Diagnosis of Dysmenorrhea:
Dysmenorrhea is diagnosed by pelvic examination and certain tests. Initially, a detailed medical history is taken to describe the pain and menstrual symptoms followed by a pelvic examination to check for anything abnormal in the reproductive organs. A pap test and cultures to check for infections along with blood testing should be done. An ultrasound of the pelvis can provide additional information such as the presence of fibroids, ovarian cysts or other pelvic abnormalities.
In some cases, a procedure called laparoscopy may be necessary to directly look inside the abdomen and pelvis. Laparoscopy is a minimally invasive type of surgery done under general anesthesia as an outpatient. Laparoscopy allows diagnosis as well as treatment during the same procedure and patients can go home the same day. Endometriosis, pelvic adhesions and fibroids can be easily diagnosed and treated with good clinical outcomes.
Treatment of Dysmenorrhea:
Treatment of dysmenorrhea depends on the cause of the problem. In secondary dysmenorrhea, it is ideal to treat the underlying cause by a medical or the surgical approach. In most cases, laparoscopy can diagnose and treat the problem in secondary dysmenorrhea, and patients report a significant relief in their pain symptoms. In cases of primary dysmenorrhea, pain killers such as NSAIDs (non-steroidal anti-inflammatory drugs) are commonly used in conjunction with birth control pills with good outcomes.
NSAIDs block the production of prostaglandins that cause menstrual cramps and pain. They can also prevent other symptoms caused by prostaglandins such as nausea, vomiting and diarrhea. They are available over the counter and the two most commonly used ones are ibuprofen and naproxen. They should be taken with the onset of pain and continued until the pain resolves. The side effects include bleeding, liver damage, stomach disorders, gastritis and ulcers.

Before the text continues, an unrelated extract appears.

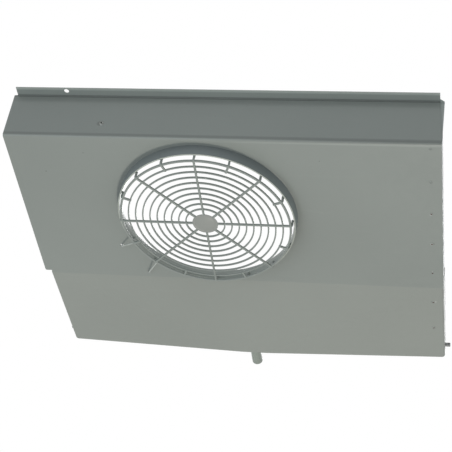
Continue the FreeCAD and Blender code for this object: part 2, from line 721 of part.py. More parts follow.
def make_pan_rail(label, side):
    """Angle along a side wall of the pan: its foot follows the sloping floor."""
    body = new_body(label)
    wall_x = PAN_SIDES[1] - THICK - S["SeatGap"] if side > 0 else PAN_SIDES[0] + THICK + S["SeatGap"]
    inner_x = wall_x - S["RailFoot"] * side
    front = PAN_FRONT + THICK + S["PanRailFront"]
    rear = PAN_REAR - THICK - S["PanRailRear"]
    top = PAN_TOP - S["PanRailBelowTop"]
    slopes = (CROSS_SLOPE * side, SIDE_SLOPE)
    under = THICK + S["SeatGap"]
    foot = new_sketch(body, "foot_outline", "XY_Plane", DECK_FACE)
    closed_outline(foot, [(wall_x, front), (wall_x, rear), (inner_x, rear), (inner_x, front)])
    pad(body, foot, "foot_block", S["PanWallRise"])
    plane_cut(body, "foot_under", facet_point(side, front, under), slopes)
    plane_cut(body, "foot_over", facet_point(side, front, under + THICK), slopes, True)
    start_x = wall_x - THICK if side > 0 else wall_x
    wall = new_sketch(body, "wall_outline", "YZ_Plane", start_x)
    middle = under + THICK / 2
    ends = [(y, facet_z(size(0), y) + middle * FACET_LEAN) for y in (front, rear)]
    closed_outline(wall, [ends[0], ends[1], (rear, top), (front, top)])
    pad(body, wall, "wall", THICK)

    def sloping(x):
        def wanted(edge):
            points = [vertex.Point for vertex in edge.Vertexes]
            if len(points) != 2 or abs(points[0].y - points[1].y) < 1:
                return False
            return all(abs(point.x - x.number) < 0.01 and point.z < top.number - 1
                       for point in points)
        return wanted

    round_edges(body, "inside_bend", sloping(wall_x - THICK * side), S["BendInside"])
    round_edges(body, "outside_bend", sloping(wall_x), S["BendInside"] + THICK)
    if side > 0:
        holes = new_sketch(body, "foot_holes", "XY_Plane", DECK_FACE)
        for y in pan_rivet_ys:
            faceted_hole(holes, rivet_x, y, rivet_hole + S["RivetClear"])
        cut_through(body, holes, "foot_hole_cuts", S["PanWallRise"])
    pins = new_sketch(body, "pin_hole", "YZ_Plane", wall_x)
    circle(pins, PIN_Y, PIN_Z, PIN_BODY + S["PinClear"])
    cut_through(body, pins, "pin_hole_cut", THICK * 4)
    return body


# ----------------------------------------------------------- turned small parts

def turned(label, points, base, axis, angle):
    """A body of revolution about its own Z axis, then placed."""
    body = new_body(label)
    sketch = new_sketch(body, label + "_section", "XZ_Plane")
    closed_outline(sketch, points)
    revolve(body, sketch, label + "_turned", "Z_Axis")
    place(body, "Placement", base, axis, angle)
    return body


def make_drain_stub():
    """Pipe through the pan's rear wall, just clear of the floor, swelled in the hole."""
    length = S["OutletInside"] + THICK + S["OutletReach"]
    swelled = S["OutletInside"] + THICK + S["ShoulderProud"]
    start_y = PAN_REAR - THICK - S["OutletInside"]
    section = [(S["OutletBore"], 0), (OUTLET_BODY, 0), (OUTLET_BODY, swelled),
               (S["OutletRadius"], swelled), (S["OutletRadius"], length),
               (S["OutletBore"], length)]
    return turned("drain_stub", section, (PAN_CENTRE, start_y, OUTLET_Z), (1, 0, 0), -90)


def stepped(label, steps, base, axis, angle):
    """Steps along Z in one piece, then placed. Each step is its number of sides, the
    radius to its corners, and its two ends; round without a number of sides."""
    pieces = []
    for number, (sides, radius, low, high) in enumerate(steps, 1):
        kind = "Part::Prism" if sides else "Part::Cylinder"
        step = doc.addObject(kind, "%s_step_%d" % (label, number))
        if sides:
            step.Polygon = sides
        bind(step, "Circumradius" if sides else "Radius", radius)
        bind(step, "Height", high - low)
        place(step, "Placement", (0, 0, low), (0, 0, 1), 0)
        pieces.append(step)
    whole = doc.addObject("Part::MultiFuse", label)
    whole.Label = label
    whole.Shapes = pieces
    place(whole, "Placement", base, axis, angle)
    return whole


def make_hinge_pin(label, side):
    """Hexagon-headed pin from inside the pan rail, its shoulder through rail and wall."""
    grip = S["HeadGap"] + THICK * 2 + S["SeatGap"]
    shoulder = grip + S["ShoulderProud"]
    steps = [(6, S["PinHeadRadius"], -S["PinHeadThick"], size(0)),
             (None, PIN_BODY, size(0), shoulder),
             (None, S["PinRadius"], shoulder, grip + S["PinReach"])]
    x = PAN_SIDES[1] - grip if side > 0 else PAN_SIDES[0] + grip
    return stepped(label, steps, (x, PIN_Y, PIN_Z), (0, 1, 0), 90 * side)


def headed(head, rise, shank, reach):
    """Steps of a rivet or screw: a low head just below its seat, and the shank."""
    seat = -S["HeadGap"]
    return [(RIVET_SIDES, head, seat - rise, seat), (RIVET_SIDES, shank, seat, reach)]


def rivet(label, stack, base, axis, angle):
    steps = headed(S["RivetHeadRadius"], S["RivetHeadRise"], S["RivetRadius"],
                   stack + S["RivetTail"])
    return stepped(label, steps, base, axis, angle)


def group(label, pieces):
    bundle = doc.addObject("Part::Compound", label)
    bundle.Label = label
    bundle.Links = pieces
    return bundle


def make_rivets():
    lap = THICK * 2 + S["SeatGap"]
    deck = [rivet("deck_rivet_%d" % i, lap, (rivet_x, y, DECK_FACE), (0, 0, 1), 0)
            for i, y in enumerate(deck_rivet_ys, 1)]
    axis, tilt = facet_tilt(CROSS_SLOPE, SIDE_SLOPE)
    pan = [rivet("pan_rivet_%d" % i, lap,
                 (rivet_x, y, facet_z(S["RivetInset"], y)), axis, tilt)
           for i, y in enumerate(pan_rivet_ys, 1)]
    seam = [rivet("seam_rivet_%d" % i, THICK * 2 + S["SeamGap"],
                  (x, DECK_REAR - THICK, seam_rivet_z), (1, 0, 0), -90)
            for i, x in enumerate(seam_rivet_xs, 1)]
    return [group("rivets_deck_right", deck), group("rivets_pan_right", pan),
            group("rivets_seam", seam)]


def make_apron_screw():
    seat_y = -DECK_FRONT - S["ScrewRise"] * S["ApronRun"] / S["ApronRise"]
    into = -arc_cosine(S["ApronRun"] / APRON_LENGTH)
    steps = headed(S["ScrewHeadRadius"], S["ScrewHeadRise"], S["ScrewRadius"], S["ScrewLength"])
    return stepped("apron_screw", steps, (screw_x, seat_y, DECK_FACE + S["ScrewRise"]),
                   (1, 0, 0), into)


# ------------------------------------------------------------------ wire guard

def wire_path(sketch, points):
    """Straight runs from each point to the next."""
    points = [(size(x), size(y)) for x, y in points]
    places = [Vector(x.number, y.number, 0) for x, y in points]
    for start, end in zip(places, places[1:]):
        sketch.addGeometry(Part.LineSegment(start, end), False)
    for run in range(1, len(points) - 1):
        sketch.addConstraint(Sketcher.Constraint("Coincident", run - 1, 2, run, 1))
    for run, (x, y) in enumerate(points[:-1]):
        fix_point(sketch, run, 1, x, y)
    fix_point(sketch, len(points) - 2, 2, *points[-1])


def bent_wire(label, start, corner, end, base, yaw):
    """Wire in the upright plane through its base at a yaw: from an upright end at
    start, down to the corner and off to the end."""
    body = new_body(label)
    half = S["SpokeWireRadius"]
    section = new_sketch(body, label + "_section", "XY_Plane", start[1])
    inner, outer = start[0] - half, start[0] + half
    closed_outline(section, [(inner, -half), (outer, -half), (outer, half), (inner, half)])
    path = new_sketch(body, label + "_path", "XZ_Plane")
    wire_path(path, (start, corner, end))
    pipe = body.newObject("PartDesign::AdditivePipe", label + "_wire")
    pipe.Profile = section
    pipe.Spine = (path, ["Edge1", "Edge2"])
    pipe.Transition = "Right corner"
    place(body, "Placement", base, (0, 0, 1), yaw)
    return body


def faceted_disc(name, corner, thick, level):
    """Flat-sided disc of a thickness, its corners on a circle, centred at a level."""
    disc = doc.addObject("Part::Prism", name)
    disc.Polygon = RING_SIDES
    bind(disc, "Circumradius", corner)
    bind(disc, "Height", thick)
    place(disc, "Placement", (0, 0, level - thick / 2), (0, 0, 1), 0)
    return disc


def make_guard_rings():
    wire = S["RingWireRadius"]
    rings = []
    for k in range(RINGS):
        name = "ring_%d" % (k + 1)
        radius = FIRST_RING + RING_PITCH * k
        ring = doc.addObject("Part::Cut", name)
        ring.Base = faceted_disc(name + "_outside", radius + wire, wire * 2, RING_LEVEL)
        ring.Tool = faceted_disc(name + "_inside", radius - wire, wire * 2, RING_LEVEL)
        rings.append(ring)
    return group("guard_rings", rings)


def make_guard_hub():
    hub = faceted_disc("guard_hub", S["HubRadius"], S["HubThick"], SPOKE_LEVEL)
    hub.Label = "guard_hub"
    return hub


def radial_wire(label, inner_end, yaw):
    """Wire under the rings from an inner end, turned up inside the collar."""
    return bent_wire(label, (HOOK_RADIUS, HOOK_TOP), (HOOK_RADIUS, SPOKE_LEVEL),
                     (inner_end, SPOKE_LEVEL), (0, 0, 0), yaw)


def make_guard_leg(label, leg, hole):
    """Stay from the outer ring, beside a radial wire, up into its hole in the deck."""
    turn = math.radians(leg["spoke"])
    out_x, out_y = math.cos(turn), math.sin(turn)
    aside = S["LegBesideSpoke"]
    foot_x = OUTER_RING * out_x + aside * out_y
    foot_y = OUTER_RING * out_y - aside * out_x
    across, along = hole[0] - foot_x, hole[1] - foot_y
    reach = root(across * across + along * along)
    corner_z = DECK_FACE - S["LegDrop"]
    start = (reach, DECK_TOP + S["LegHook"])
    foot = (size(0), RING_LEVEL + S["LegAboveRing"])
    return bent_wire(label, start, (reach, corner_z), foot, (foot_x, foot_y, 0),
                     heading(across, along))


# --------------------------------------------------------------- build and write

nodes = [
    make_fan_deck(),
    make_side_rail("right_side_rail", 1),
    make_side_rail("left_side_rail", -1),
    make_drain_pan(),
    make_pan_rail("right_pan_rail", 1),
    make_pan_rail("left_pan_rail", -1),
    make_drain_stub(),
    make_hinge_pin("hinge_pin_right", 1),
    make_hinge_pin("hinge_pin_left", -1),
    make_apron_screw(),
]
nodes += make_rivets()
nodes += [make_guard_hub(), make_guard_rings()]
step = 360.0 / SPOKES
for k in range(SPOKES):
    inner = S["HubRadius"] + S["SeatGap"]
    nodes.append(radial_wire("guard_spoke_%d" % (k + 1), inner, step * k))
for k in range(SPOKES):
    inner = OUTER_RING - RING_PITCH - S["StubOverlap"]
    nodes.append(radial_wire("guard_stub_%d" % (k + 1), inner, step * (k + 0.5)))
nodes.append(make_guard_leg("guard_leg_rear", REAR_LEG, rear_leg_hole))
nodes.append(make_guard_leg("guard_leg_side", SIDE_LEG, side_leg_hole))
doc.recompute()

for item in doc.Objects:
    if "Invalid" in item.State or "Error" in item.State:
        raise RuntimeError("%s does not build" % item.Name)
for node in nodes:
    if node.Shape.isNull() or not node.Shape.isValid() or not node.Shape.Solids:
        raise RuntimeError("%s has no sound solid" % node.Label)
for node in nodes:
    node.Shape.exportStep("parts/%s.step" % node.Label)
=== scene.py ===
import bmesh
import bpy
import json
import math
import numpy as np
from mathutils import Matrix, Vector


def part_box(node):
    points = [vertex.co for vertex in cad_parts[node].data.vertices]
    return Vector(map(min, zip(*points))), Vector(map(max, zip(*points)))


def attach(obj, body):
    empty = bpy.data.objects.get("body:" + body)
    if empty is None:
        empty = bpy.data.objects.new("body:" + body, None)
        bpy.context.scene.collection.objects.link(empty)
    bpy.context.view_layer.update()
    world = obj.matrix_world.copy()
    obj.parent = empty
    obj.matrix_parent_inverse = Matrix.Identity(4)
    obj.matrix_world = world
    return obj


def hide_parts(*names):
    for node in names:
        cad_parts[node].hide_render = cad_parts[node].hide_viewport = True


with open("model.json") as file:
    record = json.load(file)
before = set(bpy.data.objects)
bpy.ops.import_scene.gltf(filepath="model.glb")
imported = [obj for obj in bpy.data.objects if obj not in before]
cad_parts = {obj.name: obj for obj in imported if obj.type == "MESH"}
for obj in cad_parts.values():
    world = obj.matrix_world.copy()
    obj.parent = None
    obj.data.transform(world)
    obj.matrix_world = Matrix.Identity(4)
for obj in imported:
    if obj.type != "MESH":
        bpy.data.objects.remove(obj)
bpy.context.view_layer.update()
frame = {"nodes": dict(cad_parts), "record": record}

# Looks of the bottom tray of a slim ceiling air cooler: a folded deck with a pressed fan
# collar and a wire guard, and the drain pan behind it. Metres throughout: X to the right,
# Y to the rear, Z up into the cooler, with the fan's axis along Z through the origin.
MM = 0.001

# ------------------------------------------------------------------- sizes of the deck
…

Birth control pills (BCPS) result in less growth of the endometrium, less bleeding, less prostaglandin production, fewer uterine contractions and overall less pain. Commonly, they are used along with NSAID type pain killers.
In addition to the options above, exercise appears improve menstrual pain and pelvic pain overall. Jogging, swimming and any aerobic exercise can be helpful in relieving pain. Application of heat to the lower abdomen also has been suggested to be soothing for dysmenorrhea. Additionally, relaxation techniques, meditation, and yoga have helped many women with pelvic pain. It is also important to get enough sleep and manage stress. Interestingly enough, some women have reported improvement of dysmenorrhea symptoms following orgasms along with other measures.
Dysmenorrhea is a common gynecological condition that most women experience during their reproductive years. Most of the time, pain in relieved by over the counter pain medications, but in moderate to severe cases it requires medical treatment. If there is severe pain for 2-3 cycles or pain killers do not result in any improvement in a single cycle, it is recommended that women seek gynecological assessment and possible testing for severe dysmenorrhea. Dr. Bayrak recommends a detailed evaluation of such cases for secondary causes of dysmenorrhea because once the exact cause is treated, pain typically resolves and patients feel more comfortable.